▸ What is asked: In the records that follow, locate every line with "piece" and extract it.

** START OF Data for this task **

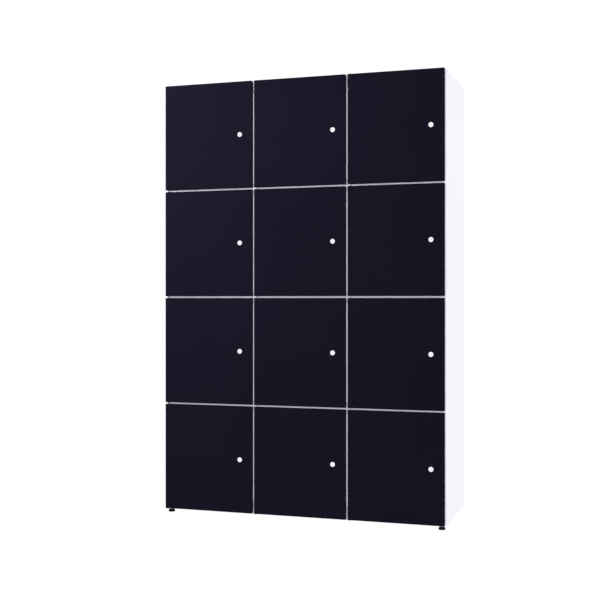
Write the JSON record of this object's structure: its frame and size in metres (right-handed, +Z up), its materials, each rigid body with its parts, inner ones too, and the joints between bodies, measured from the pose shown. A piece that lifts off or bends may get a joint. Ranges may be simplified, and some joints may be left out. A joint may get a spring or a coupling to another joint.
{
  "type": "locker cabinet",
  "caption": "Tall white board locker cabinet on levelling feet, with a grid of equal dark flat doors, each hung on pivot hinges and closed by a round key cam lock.",
  "frame": {"origin": "middle of the footprint, on the floor", "axes": "+X to the right of a person who faces the doors, +Y towards the back, +Z up"},
  "size_m": [1.2, 0.483, 1.813],
  "materials": {
    "door_laminate": "satin dark indigo laminate on board",
    "carcass_melamine": "satin white melamine on board",
    "lock_metal": "satin nickel-plated zinc",
    "zinc_steel": "bright zinc-plated steel",
    "foot_plastic": "black moulded nylon",
    "bracket_coating": "light grey powder-coated zinc casting",
    "buffer_rubber": "clear soft polyurethane"
  },
  "bodies": {
    "carcass": {"top_panel": "carcass_melamine", "base_panel": "carcass_melamine", "left_side_panel": "carcass_melamine", "left_partition": "carcass_melamine", "right_partition": "carcass_melamine", "right_side_panel": "carcass_melamine", "back_panel": "carcass_melamine", "shelf_a_upper": "carcass_melamine", "shelf_a_middle": "carcass_melamine", "shelf_a_lower": "carcass_melamine", "shelf_b_upper": "carcass_melamine", "shelf_b_middle": "carcass_melamine", "shelf_b_lower": "carcass_melamine", "shelf_c_upper": "carcass_melamine", "shelf_c_middle": "carcass_melamine", "shelf_c_lower": "carcass_melamine", "pivot_brackets": "bracket_coating", "lock_keepers": "zinc_steel", "door_buffers": "buffer_rubber", "fasteners": "zinc_steel"},
    "door_a1": {"door_a1_panel": "door_laminate", "door_a1_fittings": "lock_metal"},
    "door_a1_lock": {"door_a1_lock_cam": "lock_metal"},
    "door_a2": {"door_a2_panel": "door_laminate", "door_a2_fittings": "lock_metal"},
    "door_a2_lock": {"door_a2_lock_cam": "lock_metal"},
    "door_a3": {"door_a3_panel": "door_laminate", "door_a3_fittings": "lock_metal"},
    "door_a3_lock": {"door_a3_lock_cam": "lock_metal"},
    "door_a4": {"door_a4_panel": "door_laminate", "door_a4_fittings": "lock_metal"},
    "door_a4_lock": {"door_a4_lock_cam": "lock_metal"},
    "door_b1": {"door_b1_panel": "door_laminate", "door_b1_fittings": "lock_metal"},
    "door_b1_lock": {"door_b1_lock_cam": "lock_metal"},
    "door_b2": {"door_b2_panel": "door_laminate", "door_b2_fittings": "lock_metal"},
    "door_b2_lock": {"door_b2_lock_cam": "lock_metal"},
    "door_b3": {"door_b3_panel": "door_laminate", "door_b3_fittings": "lock_metal"},
    "door_b3_lock": {"door_b3_lock_cam": "lock_metal"},
    "door_b4": {"door_b4_panel": "door_laminate", "door_b4_fittings": "lock_metal"},
    "door_b4_lock": {"door_b4_lock_cam": "lock_metal"},
    "door_c1": {"door_c1_panel": "door_laminate", "door_c1_fittings": "lock_metal"},
    "door_c1_lock": {"door_c1_lock_cam": "lock_metal"},
    "door_c2": {"door_c2_panel": "door_laminate", "door_c2_fittings": "lock_metal"},
    "door_c2_lock": {"door_c2_lock_cam": "lock_metal"},
    "door_c3": {"door_c3_panel": "door_laminate", "door_c3_fittings": "lock_metal"},
    "door_c3_lock": {"door_c3_lock_cam": "lock_metal"},
    "door_c4": {"door_c4_panel": "door_laminate", "door_c4_fittings": "lock_metal"},
    "door_c4_lock": {"door_c4_lock_cam": "lock_metal"},
    "foot_front_left": {"foot_front_left": "foot_plastic"},
    "foot_front_right": {"foot_front_right": "foot_plastic"},
    "foot_rear_left": {"foot_rear_left": "foot_plastic"},
    "foot_rear_right": {"foot_rear_right": "foot_plastic"}
  },
  "joints": [
    {"name": "door_a1_hinge", "type": "hinge", "parent": "carcass", "child": "door_a1", "pos_m": [-0.589, -0.2285, 1.58825], "axis": [0, 0, -1], "range_deg": [0, 110]},
    {"name": "door_a1_lock_turn", "type": "hinge", "parent": "door_a1", "child": "door_a1_lock", "pos_m": [-0.257, -0.2385, 1.58825], "axis": [0, -1, 0], "range_deg": [0, 90]},
    {"name": "door_a2_hinge", "type": "hinge", "parent": "carcass", "child": "door_a2", "pos_m": [-0.589, -0.2285, 1.13875], "axis": [0, 0, -1], "range_deg": [0, 110]},
    {"name": "door_a2_lock_turn", "type": "hinge", "parent": "door_a2", "child": "door_a2_lock", "pos_m": [-0.257, -0.2385, 1.13875], "axis": [0, -1, 0], "range_deg": [0, 90]},
    {"name": "door_a3_hinge", "type": "hinge", "parent": "carcass", "child": "door_a3", "pos_m": [-0.589, -0.2285, 0.68925], "axis": [0, 0, -1], "range_deg": [0, 110]},
    {"name": "door_a3_lock_turn", "type": "hinge", "parent": "door_a3", "child": "door_a3_lock", "pos_m": [-0.257, -0.2385, 0.68925], "axis": [0, -1, 0], "range_deg": [0, 90]},
    {"name": "door_a4_hinge", "type": "hinge", "parent": "carcass", "child": "door_a4", "pos_m": [-0.589, -0.2285, 0.23975], "axis": [0, 0, -1], "range_deg": [0, 110]},
    {"name": "door_a4_lock_turn", "type": "hinge", "parent": "door_a4", "child": "door_a4_lock", "pos_m": [-0.257, -0.2385, 0.23975], "axis": [0, -1, 0], "range_deg": [0, 90]},
    {"name": "door_b1_hinge", "type": "hinge", "parent": "carcass", "child": "door_b1", "pos_m": [-0.189, -0.2285, 1.58825], "axis": [0, 0, -1], "range_deg": [0, 110]},
    {"name": "door_b1_lock_turn", "type": "hinge", "parent": "door_b1", "child": "door_b1_lock", "pos_m": [0.143, -0.2385, 1.58825], "axis": [0, -1, 0], "range_deg": [0, 90]},
    {"name": "door_b2_hinge", "type": "hinge", "parent": "carcass", "child": "door_b2", "pos_m": [-0.189, -0.2285, 1.13875], "axis": [0, 0, -1], "range_deg": [0, 110]},
    {"name": "door_b2_lock_turn", "type": "hinge", "parent": "door_b2", "child": "door_b2_lock", "pos_m": [0.143, -0.2385, 1.13875], "axis": [0, -1, 0], "range_deg": [0, 90]},
    {"name": "door_b3_hinge", "type": "hinge", "parent": "carcass", "child": "door_b3", "pos_m": [-0.189, -0.2285, 0.68925], "axis": [0, 0, -1], "range_deg": [0, 110]},
    {"name": "door_b3_lock_turn", "type": "hinge", "parent": "door_b3", "child": "door_b3_lock", "pos_m": [0.143, -0.2385, 0.68925], "axis": [0, -1, 0], "range_deg": [0, 90]},
    {"name": "door_b4_hinge", "type": "hinge", "parent": "carcass", "child": "door_b4", "pos_m": [-0.189, -0.2285, 0.23975], "axis": [0, 0, -1], "range_deg": [0, 110]},
    {"name": "door_b4_lock_turn", "type": "hinge", "parent": "door_b4", "child": "door_b4_lock", "pos_m": [0.143, -0.2385, 0.23975], "axis": [0, -1, 0], "range_deg": [0, 90]},
    {"name": "door_c1_hinge", "type": "hinge", "parent": "carcass", "child": "door_c1", "pos_m": [0.211, -0.2285, 1.58825], "axis": [0, 0, -1], "range_deg": [0, 110]},
    {"name": "door_c1_lock_turn", "type": "hinge", "parent": "door_c1", "child": "door_c1_lock", "pos_m": [0.543, -0.2385, 1.58825], "axis": [0, -1, 0], "range_deg": [0, 90]},
    {"name": "door_c2_hinge", "type": "hinge", "parent": "carcass", "child": "door_c2", "pos_m": [0.211, -0.2285, 1.13875], "axis": [0, 0, -1], "range_deg": [0, 110]},
    {"name": "door_c2_lock_turn", "type": "hinge", "parent": "door_c2", "child": "door_c2_lock", "pos_m": [0.543, -0.2385, 1.13875], "axis": [0, -1, 0], "range_deg": [0, 90]},
    {"name": "door_c3_hinge", "type": "hinge", "parent": "carcass", "child": "door_c3", "pos_m": [0.211, -0.2285, 0.68925], "axis": [0, 0, -1], "range_deg": [0, 110]},
    {"name": "door_c3_lock_turn", "type": "hinge", "parent": "door_c3", "child": "door_c3_lock", "pos_m": [0.543, -0.2385, 0.68925], "axis": [0, -1, 0], "range_deg": [0, 90]},
    {"name": "door_c4_hinge", "type": "hinge", "parent": "carcass", "child": "door_c4", "pos_m": [0.211, -0.2285, 0.23975], "axis": [0, 0, -1], "range_deg": [0, 110]},
    {"name": "door_c4_lock_turn", "type": "hinge", "parent": "door_c4", "child": "door_c4_lock", "pos_m": [0.543, -0.2385, 0.23975], "axis": [0, -1, 0], "range_deg": [0, 90]},
    {"name": "foot_front_left_height", "type": "slide", "parent": "carcass", "child": "foot_front_left", "axis": [0, 0, -1], "range_m": [0, 0.01]},
    {"name": "foot_front_right_height", "type": "slide", "parent": "carcass", "child": "foot_front_right", "axis": [0, 0, -1], "range_m": [0, 0.01]},
    {"name": "foot_rear_left_height", "type": "slide", "parent": "carcass", "child": "foot_rear_left", "axis": [0, 0, -1], "range_m": [0, 0.01]},
    {"name": "foot_rear_right_height", "type": "slide", "parent": "carcass", "child": "foot_rear_right", "axis": [0, 0, -1], "range_m": [0, 0.01]}
  ]
}
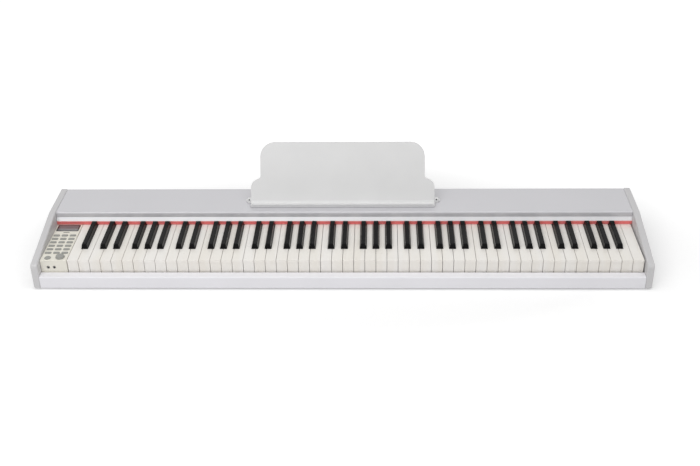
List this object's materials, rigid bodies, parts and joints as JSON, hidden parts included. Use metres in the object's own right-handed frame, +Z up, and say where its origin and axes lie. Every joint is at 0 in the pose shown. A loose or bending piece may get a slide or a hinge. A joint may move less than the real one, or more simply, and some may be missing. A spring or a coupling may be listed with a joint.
{
  "type": "digital piano",
  "caption": "Slim white digital piano in a board cabinet, with tilting keys, a control panel at the bass end and a folding music stand.",
  "frame": {"origin": "on the floor under the middle of the cabinet: the bottom centre of the bounding box", "axes": "+X along the keys towards the treble end, +Y to the back, +Z up"},
  "size_m": [1.3116, 0.284, 0.2219],
  "materials": {
    "satin_white": "satin white lacquer on fibreboard",
    "panel_white": "fine satin white moulding",
    "stand_white": "satin white moulding",
    "key_white": "warm white, soft gloss",
    "key_black": "black, soft satin sheen",
    "felt_red": "red wool felt",
    "button_grey": "warm grey, matt",
    "display_grey": "dark grey display window",
    "dark_plastic": "black, fine grain",
    "tray_grey": "grey moulding",
    "board_green": "green board with black parts",
    "steel": "plain steel",
    "rubber": "black rubber"
  },
  "bodies": {
    "cabinet": {"bottom_board": "satin_white", "control_panel": "panel_white", "display_window": "display_grey", "fall_rail": "panel_white", "front_left_foot": "rubber", "front_right_foot": "rubber", "key_bed": "tray_grey", "key_felt": "felt_red", "key_slip": "satin_white", "left_cheek": "satin_white", "left_speaker": "dark_plastic", "left_stand_bracket": "stand_white", "left_stand_pin": "steel", "main_circuit_board": "board_green", "phone_jack_block": "dark_plastic", "rear_board": "satin_white", "rear_connector_plate": "dark_plastic", "rear_left_foot": "rubber", "rear_right_foot": "rubber", "right_cheek": "satin_white", "right_speaker": "dark_plastic", "right_stand_bracket": "stand_white", "right_stand_pin": "steel", "top_board": "satin_white"},
    "music_stand": {"music_stand": "stand_white"},
    "volume_knob": {"volume_knob": "button_grey"},
    "round_button": {"round_button": "button_grey"},
    "left_button_strip": {"left_button_strip": "button_grey"},
    "middle_button_strip": {"middle_button_strip": "button_grey"},
    "right_button_strip": {"right_button_strip": "button_grey"},
    "key_c4": {"key_c4": "key_white"},
    "key_c_sharp4": {"key_c_sharp4": "key_black"},
    "key_d4": {"key_d4": "key_white"},
    "key_d_sharp4": {"key_d_sharp4": "key_black"},
    "key_e4": {"key_e4": "key_white"},
    "key_f4": {"key_f4": "key_white"},
    "key_f_sharp4": {"key_f_sharp4": "key_black"},
    "key_g4": {"key_g4": "key_white"},
    "key_g_sharp4": {"key_g_sharp4": "key_black"},
    "key_a4": {"key_a4": "key_white"},
    "key_a_sharp4": {"key_a_sharp4": "key_black"},
    "key_b4": {"key_b4": "key_white"},
    "white_comb_cegb_1": {"white_comb_cegb_1": "key_white"},
    "white_comb_dfa_1": {"white_comb_dfa_1": "key_white"},
    "black_comb_1": {"black_comb_1": "key_black"},
    "white_comb_cegb_2": {"white_comb_cegb_2": "key_white"},
    "white_comb_dfa_2": {"white_comb_dfa_2": "key_white"},
    "black_comb_2": {"black_comb_2": "key_black"},
    "white_comb_cegb_3": {"white_comb_cegb_3": "key_white"},
    "white_comb_dfa_3": {"white_comb_dfa_3": "key_white"},
    "black_comb_3": {"black_comb_3": "key_black"},
    "white_comb_cegb_5": {"white_comb_cegb_5": "key_white"},
    "white_comb_dfa_5": {"white_comb_dfa_5": "key_white"},
    "black_comb_5": {"black_comb_5": "key_black"},
    "white_comb_cegb_6": {"white_comb_cegb_6": "key_white"},
    "white_comb_dfa_6": {"white_comb_dfa_6": "key_white"},
    "black_comb_6": {"black_comb_6": "key_black"},
    "white_comb_cegb_7": {"white_comb_cegb_7": "key_white"},
    "white_comb_dfa_7": {"white_comb_dfa_7": "key_white"},
    "black_comb_7": {"black_comb_7": "key_black"}
  },
  "joints": [
    {"name": "stand_fold", "type": "hinge", "parent": "cabinet", "child": "music_stand", "pos_m": [0, 0.07901, 0.096], "axis": [-1, 0, 0], "range_deg": [0, 70]},
    {"name": "volume_turn", "type": "hinge", "parent": "cabinet", "child": "volume_knob", "pos_m": [-0.60015, -0.107, 0.0603], "axis": [0, 0, -1], "range_deg": [-140, 140]},
    {"name": "round_button_press", "type": "slide", "parent": "cabinet", "child": "round_button", "axis": [0, 0, -1], "range_m": [0, 0.0008], "stiffness_N_per_m": 700, "springref_m": -0.0008},
    {"name": "left_buttons_press", "type": "slide", "parent": "cabinet", "child": "left_button_strip", "axis": [0, 0, -1], "range_m": [0, 0.0008], "stiffness_N_per_m": 900, "springref_m": -0.0008},
    {"name": "middle_buttons_press", "type": "slide", "parent": "cabinet", "child": "middle_button_strip", "axis": [0, 0, -1], "range_m": [0, 0.0008], "stiffness_N_per_m": 900, "springref_m": -0.0008},
    {"name": "right_buttons_press", "type": "slide", "parent": "cabinet", "child": "right_button_strip", "axis": [0, 0, -1], "range_m": [0, 0.0008], "stiffness_N_per_m": 900, "springref_m": -0.0008},
    {"name": "key_c4_press", "type": "hinge", "parent": "cabinet", "child": "key_c4", "pos_m": [-0.03555, 0.078, 0.049], "axis": [1, 0, 0], "range_deg": [0, 2.9], "stiffness_Nm_per_rad": 1.2, "springref_deg": -5.16},
    {"name": "key_c_sharp4_press", "type": "hinge", "parent": "cabinet", "child": "key_c_sharp4", "pos_m": [-0.0215, 0.078, 0.049], "axis": [1, 0, 0], "range_deg": [0, 2.9], "stiffness_Nm_per_rad": 1.2, "springref_deg": -5.16},
    {"name": "key_d4_press", "type": "hinge", "parent": "cabinet", "child": "key_d4", "pos_m": [-0.0072, 0.078, 0.049], "axis": [1, 0, 0], "range_deg": [0, 2.9], "stiffness_Nm_per_rad": 1.2, "springref_deg": -5.16},
    {"name": "key_d_sharp4_press", "type": "hinge", "parent": "cabinet", "child": "key_d_sharp4", "pos_m": [0.0071, 0.078, 0.049], "axis": [1, 0, 0], "range_deg": [0, 2.9], "stiffness_Nm_per_rad": 1.2, "springref_deg": -5.16},
    {"name": "key_e4_press", "type": "hinge", "parent": "cabinet", "child": "key_e4", "pos_m": [0.02115, 0.078, 0.049], "axis": [1, 0, 0], "range_deg": [0, 2.9], "stiffness_Nm_per_rad": 1.2, "springref_deg": -5.16},
    {"name": "key_f4_press", "type": "hinge", "parent": "cabinet", "child": "key_f4", "pos_m": [0.03431, 0.078, 0.049], "axis": [1, 0, 0], "range_deg": [0, 2.9], "stiffness_Nm_per_rad": 1.2, "springref_deg": -5.16},
    {"name": "key_f_sharp4_press", "type": "hinge", "parent": "cabinet", "child": "key_f_sharp4", "pos_m": [0.04772, 0.078, 0.049], "axis": [1, 0, 0], "range_deg": [0, 2.9], "stiffness_Nm_per_rad": 1.2, "springref_deg": -5.16},
    {"name": "key_g4_press", "type": "hinge", "parent": "cabinet", "child": "key_g4", "pos_m": [0.06139, 0.078, 0.049], "axis": [1, 0, 0], "range_deg": [0, 2.9], "stiffness_Nm_per_rad": 1.2, "springref_deg": -5.16},
    {"name": "key_g_sharp4_press", "type": "hinge", "parent": "cabinet", "child": "key_g_sharp4", "pos_m": [0.07505, 0.078, 0.049], "axis": [1, 0, 0], "range_deg": [0, 2.9], "stiffness_Nm_per_rad": 1.2, "springref_deg": -5.16},
    {"name": "key_a4_press", "type": "hinge", "parent": "cabinet", "child": "key_a4", "pos_m": [0.08871, 0.078, 0.049], "axis": [1, 0, 0], "range_deg": [0, 2.9], "stiffness_Nm_per_rad": 1.2, "springref_deg": -5.16},
    {"name": "key_a_sharp4_press", "type": "hinge", "parent": "cabinet", "child": "key_a_sharp4", "pos_m": [0.10237, 0.078, 0.049], "axis": [1, 0, 0], "range_deg": [0, 2.9], "stiffness_Nm_per_rad": 1.2, "springref_deg": -5.16},
    {"name": "key_b4_press", "type": "hinge", "parent": "cabinet", "child": "key_b4", "pos_m": [0.11579, 0.078, 0.049], "axis": [1, 0, 0], "range_deg": [0, 2.9], "stiffness_Nm_per_rad": 1.2, "springref_deg": -5.16},
    {"name": "white_comb_cegb_1_press", "type": "hinge", "parent": "cabinet", "child": "white_comb_cegb_1", "pos_m": [-0.45996, 0.078, 0.049], "axis": [1, 0, 0], "range_deg": [0, 2.9], "stiffness_Nm_per_rad": 6, "springref_deg": -5.16},
    {"name": "white_comb_dfa_1_press", "type": "hinge", "parent": "cabinet", "child": "white_comb_dfa_1", "pos_m": [-0.49061, 0.078, 0.049], "axis": [1, 0, 0], "range_deg": [0, 2.9], "stiffness_Nm_per_rad": 4.8, "springref_deg": -5.16},
    {"name": "black_comb_1_press", "type": "hinge", "parent": "cabinet", "child": "black_comb_1", "pos_m": [-0.47337, 0.078, 0.049], "axis": [1, 0, 0], "range_deg": [0, 2.9], "stiffness_Nm_per_rad": 7.2, "springref_deg": -5.16},
    {"name": "white_comb_cegb_2_press", "type": "hinge", "parent": "cabinet", "child": "white_comb_cegb_2", "pos_m": [-0.2892, 0.078, 0.049], "axis": [1, 0, 0], "range_deg": [0, 2.9], "stiffness_Nm_per_rad": 4.8, "springref_deg": -5.16},
    {"name": "white_comb_dfa_2_press", "type": "hinge", "parent": "cabinet", "child": "white_comb_dfa_2", "pos_m": [-0.28856, 0.078, 0.049], "axis": [1, 0, 0], "range_deg": [0, 2.9], "stiffness_Nm_per_rad": 3.6, "springref_deg": -5.16},
    {"name": "black_comb_2_press", "type": "hinge", "parent": "cabinet", "child": "black_comb_2", "pos_m": [-0.28856, 0.078, 0.049], "axis": [1, 0, 0], "range_deg": [0, 2.9], "stiffness_Nm_per_rad": 6, "springref_deg": -5.16},
    {"name": "white_comb_cegb_3_press", "type": "hinge", "parent": "cabinet", "child": "white_comb_cegb_3", "pos_m": [-0.1247, 0.078, 0.049], "axis": [1, 0, 0], "range_deg": [0, 2.9], "stiffness_Nm_per_rad": 4.8, "springref_deg": -5.16},
    {"name": "white_comb_dfa_3_press", "type": "hinge", "parent": "cabinet", "child": "white_comb_dfa_3", "pos_m": [-0.12406, 0.078, 0.049], "axis": [1, 0, 0], "range_deg": [0, 2.9], "stiffness_Nm_per_rad": 3.6, "springref_deg": -5.16},
    {"name": "black_comb_3_press", "type": "hinge", "parent": "cabinet", "child": "black_comb_3", "pos_m": [-0.12406, 0.078, 0.049], "axis": [1, 0, 0], "range_deg": [0, 2.9], "stiffness_Nm_per_rad": 6, "springref_deg": -5.16},
    {"name": "white_comb_cegb_5_press", "type": "hinge", "parent": "cabinet", "child": "white_comb_cegb_5", "pos_m": [0.2043, 0.078, 0.049], "axis": [1, 0, 0], "range_deg": [0, 2.9], "stiffness_Nm_per_rad": 4.8, "springref_deg": -5.16},
    {"name": "white_comb_dfa_5_press", "type": "hinge", "parent": "cabinet", "child": "white_comb_dfa_5", "pos_m": [0.20494, 0.078, 0.049], "axis": [1, 0, 0], "range_deg": [0, 2.9], "stiffness_Nm_per_rad": 3.6, "springref_deg": -5.16},
    {"name": "black_comb_5_press", "type": "hinge", "parent": "cabinet", "child": "black_comb_5", "pos_m": [0.20494, 0.078, 0.049], "axis": [1, 0, 0], "range_deg": [0, 2.9], "stiffness_Nm_per_rad": 6, "springref_deg": -5.16},
    {"name": "white_comb_cegb_6_press", "type": "hinge", "parent": "cabinet", "child": "white_comb_cegb_6", "pos_m": [0.3688, 0.078, 0.049], "axis": [1, 0, 0], "range_deg": [0, 2.9], "stiffness_Nm_per_rad": 4.8, "springref_deg": -5.16},
    {"name": "white_comb_dfa_6_press", "type": "hinge", "parent": "cabinet", "child": "white_comb_dfa_6", "pos_m": [0.36944, 0.078, 0.049], "axis": [1, 0, 0], "range_deg": [0, 2.9], "stiffness_Nm_per_rad": 3.6, "springref_deg": -5.16},
    {"name": "black_comb_6_press", "type": "hinge", "parent": "cabinet", "child": "black_comb_6", "pos_m": [0.36944, 0.078, 0.049], "axis": [1, 0, 0], "range_deg": [0, 2.9], "stiffness_Nm_per_rad": 6, "springref_deg": -5.16},
    {"name": "white_comb_cegb_7_press", "type": "hinge", "parent": "cabinet", "child": "white_comb_cegb_7", "pos_m": [0.54505, 0.078, 0.049], "axis": [1, 0, 0], "range_deg": [0, 2.9], "stiffness_Nm_per_rad": 6, "springref_deg": -5.16},
    {"name": "white_comb_dfa_7_press", "type": "hinge", "parent": "cabinet", "child": "white_comb_dfa_7", "pos_m": [0.53394, 0.078, 0.049], "axis": [1, 0, 0], "range_deg": [0, 2.9], "stiffness_Nm_per_rad": 3.6, "springref_deg": -5.16},
    {"name": "black_comb_7_press", "type": "hinge", "parent": "cabinet", "child": "black_comb_7", "pos_m": [0.53394, 0.078, 0.049], "axis": [1, 0, 0], "range_deg": [0, 2.9], "stiffness_Nm_per_rad": 6, "springref_deg": -5.16}
  ]
}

** END OF Data for this task **

▸ In response:
Write the JSON record of this object's structure: its frame and size in metres (right-handed, +Z up), its materials, each rigid body with its parts, inner ones too, and the joints between bodies, measured from the pose shown. A piece that lifts off or bends may get a joint. Ranges may be simplified, and some joints may be left out. A joint may get a spring or a coupling to another joint.
List this object's materials, rigid bodies, parts and joints as JSON, hidden parts included. Use metres in the object's own right-handed frame, +Z up, and say where its origin and axes lie. Every joint is at 0 in the pose shown. A loose or bending piece may get a slide or a hinge. A joint may move less than the real one, or more simply, and some may be missing. A spring or a coupling may be listed with a joint.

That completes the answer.